━━━ RECORDED INFORMATION
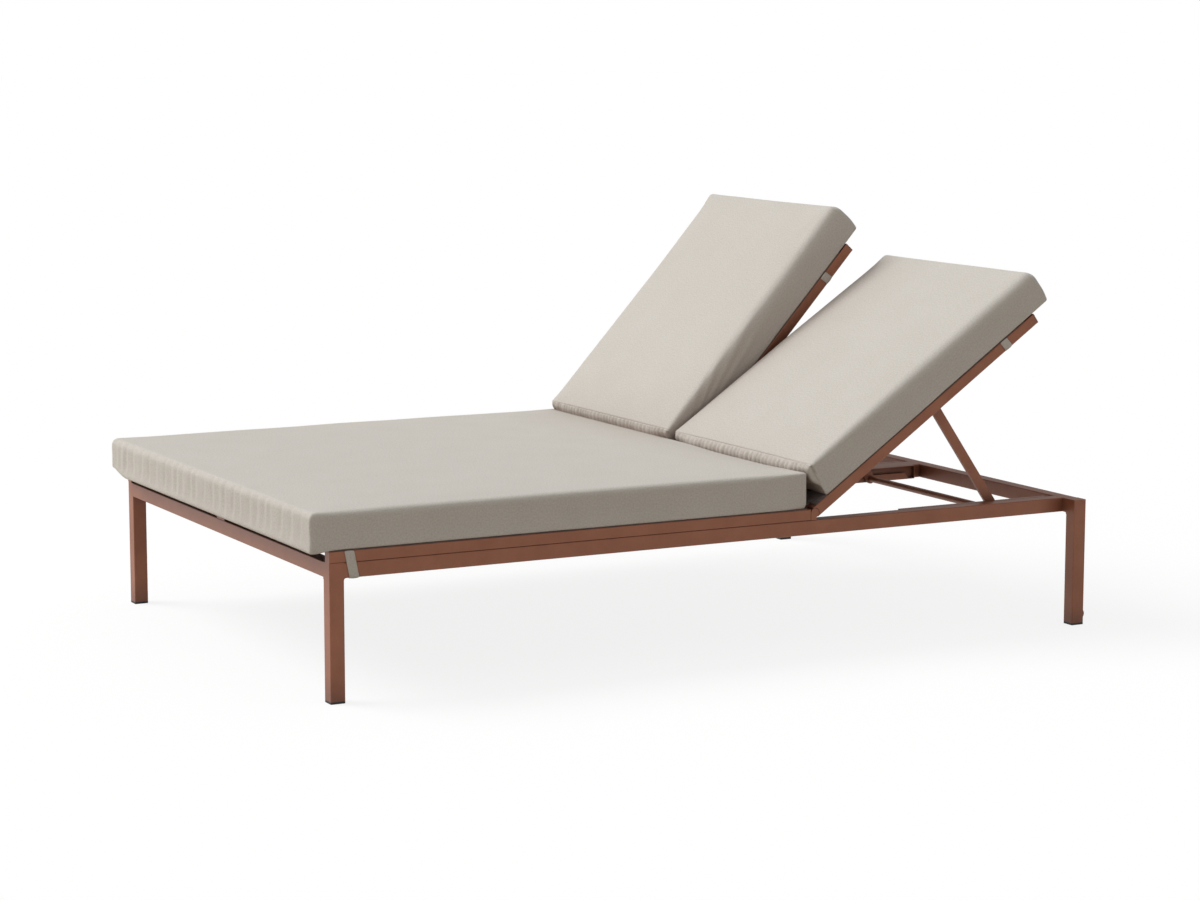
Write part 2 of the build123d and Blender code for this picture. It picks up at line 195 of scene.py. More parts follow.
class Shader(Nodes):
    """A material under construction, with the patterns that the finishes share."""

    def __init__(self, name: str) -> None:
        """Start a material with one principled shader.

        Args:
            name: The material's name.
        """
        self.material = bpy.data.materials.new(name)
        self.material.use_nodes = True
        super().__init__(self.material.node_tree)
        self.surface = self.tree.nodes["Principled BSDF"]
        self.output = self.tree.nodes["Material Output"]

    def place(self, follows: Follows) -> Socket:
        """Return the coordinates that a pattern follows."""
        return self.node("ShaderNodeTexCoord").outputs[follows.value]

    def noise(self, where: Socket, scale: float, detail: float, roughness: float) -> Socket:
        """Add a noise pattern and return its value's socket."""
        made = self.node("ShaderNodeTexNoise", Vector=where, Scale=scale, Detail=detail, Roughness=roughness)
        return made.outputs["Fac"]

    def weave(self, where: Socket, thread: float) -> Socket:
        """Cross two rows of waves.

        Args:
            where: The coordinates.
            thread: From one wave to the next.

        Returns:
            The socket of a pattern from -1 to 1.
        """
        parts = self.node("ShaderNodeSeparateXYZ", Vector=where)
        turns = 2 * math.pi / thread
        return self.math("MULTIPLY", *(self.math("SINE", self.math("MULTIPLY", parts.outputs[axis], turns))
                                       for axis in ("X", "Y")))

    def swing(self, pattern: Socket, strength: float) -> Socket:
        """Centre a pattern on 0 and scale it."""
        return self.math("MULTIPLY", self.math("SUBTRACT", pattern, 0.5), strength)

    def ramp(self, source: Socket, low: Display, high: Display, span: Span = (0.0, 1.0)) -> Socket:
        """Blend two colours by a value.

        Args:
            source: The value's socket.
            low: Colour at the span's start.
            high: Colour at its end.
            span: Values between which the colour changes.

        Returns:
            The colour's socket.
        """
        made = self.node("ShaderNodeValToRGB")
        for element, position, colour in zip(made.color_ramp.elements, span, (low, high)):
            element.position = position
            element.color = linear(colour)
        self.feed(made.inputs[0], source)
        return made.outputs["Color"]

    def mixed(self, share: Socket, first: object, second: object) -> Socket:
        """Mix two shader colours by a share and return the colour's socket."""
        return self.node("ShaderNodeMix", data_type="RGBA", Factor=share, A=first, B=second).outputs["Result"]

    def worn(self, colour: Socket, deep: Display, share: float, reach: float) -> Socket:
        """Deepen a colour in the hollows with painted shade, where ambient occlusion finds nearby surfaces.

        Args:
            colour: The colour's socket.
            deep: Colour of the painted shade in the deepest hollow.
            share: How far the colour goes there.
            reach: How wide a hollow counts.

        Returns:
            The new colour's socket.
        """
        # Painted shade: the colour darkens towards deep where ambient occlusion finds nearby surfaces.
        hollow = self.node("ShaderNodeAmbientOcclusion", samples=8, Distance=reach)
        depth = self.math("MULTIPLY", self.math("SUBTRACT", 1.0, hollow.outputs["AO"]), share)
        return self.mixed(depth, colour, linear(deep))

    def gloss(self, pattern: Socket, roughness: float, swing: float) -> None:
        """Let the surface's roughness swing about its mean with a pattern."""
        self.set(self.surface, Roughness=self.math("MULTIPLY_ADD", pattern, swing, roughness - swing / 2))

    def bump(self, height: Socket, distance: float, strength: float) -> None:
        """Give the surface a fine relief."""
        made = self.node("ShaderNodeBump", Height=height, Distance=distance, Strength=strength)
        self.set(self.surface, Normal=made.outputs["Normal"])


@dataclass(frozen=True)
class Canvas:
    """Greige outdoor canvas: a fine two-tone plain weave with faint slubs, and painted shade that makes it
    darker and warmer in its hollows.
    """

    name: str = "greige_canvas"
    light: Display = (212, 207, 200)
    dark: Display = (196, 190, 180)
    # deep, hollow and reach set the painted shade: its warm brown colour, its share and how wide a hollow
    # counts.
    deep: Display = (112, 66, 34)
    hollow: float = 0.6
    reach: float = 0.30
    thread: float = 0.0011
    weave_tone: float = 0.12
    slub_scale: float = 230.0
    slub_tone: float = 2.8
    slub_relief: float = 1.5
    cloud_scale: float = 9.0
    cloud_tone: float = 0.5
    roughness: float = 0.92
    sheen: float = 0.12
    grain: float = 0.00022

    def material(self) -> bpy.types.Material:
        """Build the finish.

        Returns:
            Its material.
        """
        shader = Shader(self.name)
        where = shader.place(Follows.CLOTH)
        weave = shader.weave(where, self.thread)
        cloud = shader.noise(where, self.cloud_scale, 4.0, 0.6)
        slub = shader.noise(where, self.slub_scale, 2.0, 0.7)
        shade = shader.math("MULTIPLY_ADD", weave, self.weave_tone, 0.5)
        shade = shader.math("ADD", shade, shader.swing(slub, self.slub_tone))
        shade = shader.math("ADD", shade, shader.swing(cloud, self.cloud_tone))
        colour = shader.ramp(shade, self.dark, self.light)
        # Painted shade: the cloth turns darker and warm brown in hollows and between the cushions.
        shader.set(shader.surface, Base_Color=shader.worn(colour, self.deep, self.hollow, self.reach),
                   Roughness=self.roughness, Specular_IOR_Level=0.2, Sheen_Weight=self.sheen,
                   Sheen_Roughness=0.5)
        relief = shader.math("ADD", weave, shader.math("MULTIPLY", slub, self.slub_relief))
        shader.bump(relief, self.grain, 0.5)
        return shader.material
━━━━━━
INSTRUCTION → Return exactly the opening lines of the listing above, ending with the line that has "thread: From one".

ANSWER TO THE PROBLEM →
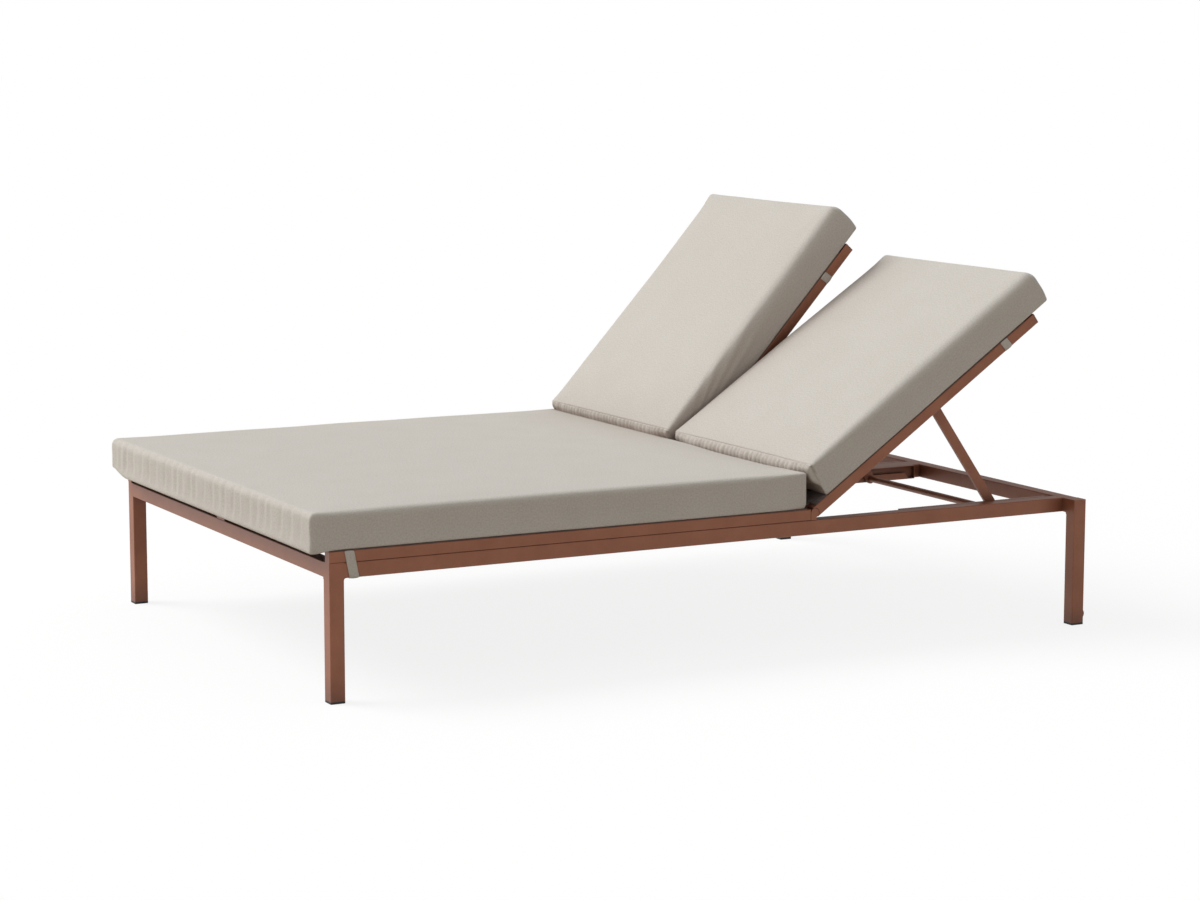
Write part 2 of the build123d and Blender code for this picture. It picks up at line 195 of scene.py. More parts follow.
class Shader(Nodes):
    """A material under construction, with the patterns that the finishes share."""

    def __init__(self, name: str) -> None:
        """Start a material with one principled shader.

        Args:
            name: The material's name.
        """
        self.material = bpy.data.materials.new(name)
        self.material.use_nodes = True
        super().__init__(self.material.node_tree)
        self.surface = self.tree.nodes["Principled BSDF"]
        self.output = self.tree.nodes["Material Output"]

    def place(self, follows: Follows) -> Socket:
        """Return the coordinates that a pattern follows."""
        return self.node("ShaderNodeTexCoord").outputs[follows.value]

    def noise(self, where: Socket, scale: float, detail: float, roughness: float) -> Socket:
        """Add a noise pattern and return its value's socket."""
        made = self.node("ShaderNodeTexNoise", Vector=where, Scale=scale, Detail=detail, Roughness=roughness)
        return made.outputs["Fac"]

    def weave(self, where: Socket, thread: float) -> Socket:
        """Cross two rows of waves.

        Args:
            where: The coordinates.
            thread: From one wave to the next.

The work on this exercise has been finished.